What a Beat (or Miss) Would Signal for the Full Year

A Q1 2026 result at or above the $0.95 adjusted EPS consensus, combined with organic growth above 3%, would indicate that volume recovery is gaining ground against pricing headwinds and would support the upper end of the FY2026 1%-4% organic guidance range. That outcome would reinforce investor confidence in the premium pivot story for both oral care and Hill’s. Conversely, a miss driven by gross margin compression — particularly if tariff-related input cost pressure is running ahead of management’s January guidance assumptions — would raise questions about whether the price-pack architecture strategy can absorb continued cost headwinds without sacrificing volume growth.

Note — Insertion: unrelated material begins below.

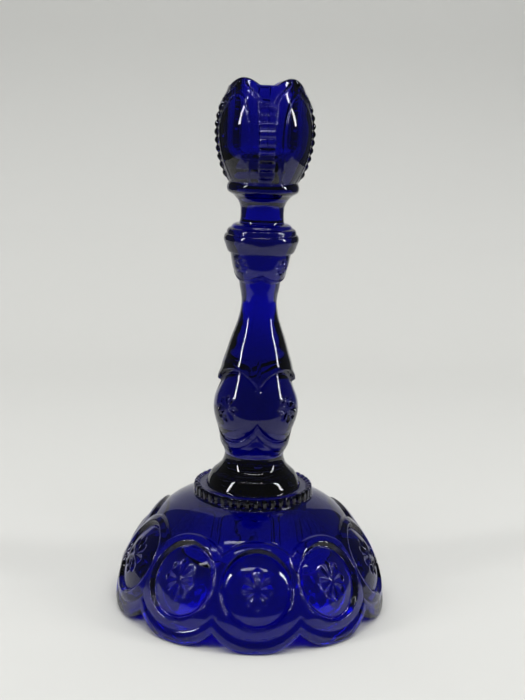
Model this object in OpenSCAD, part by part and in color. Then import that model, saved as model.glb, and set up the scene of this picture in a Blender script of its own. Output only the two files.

The Hill’s private label exit is a structural move intended to improve earnings quality over time, but Q1 2026 is when investors need to see the branded premium portfolio beginning to offset those competitive headwinds with measurable organic momentum.

Key Signals for Investors

  • Q1 2026 organic growth at or above 3% would support the upper end of the 1%-4% FY2026 guidance range and signal improving volume momentum; below 2% would raise questions about whether organic acceleration is achievable this year.
  • Gross margin commentary on the May 1 call will reveal whether tariff-related cost pressure is materializing faster than management anticipated in the January 30 guidance.
  • North America organic growth — which was negative in the most recent quarter — is the segment most sensitive to competitive dynamics; any return toward flat or positive would signal category stabilization.
  • Hill’s Pet Nutrition Q1 2026 organic growth and management’s timeline for the private label exit drag to fully lap will shape full-year segment expectations.
  • Latin America’s ability to sustain the double-digit reported growth and mid-single-digit organic growth seen in the prior quarter is the largest single emerging market variable for consolidated results.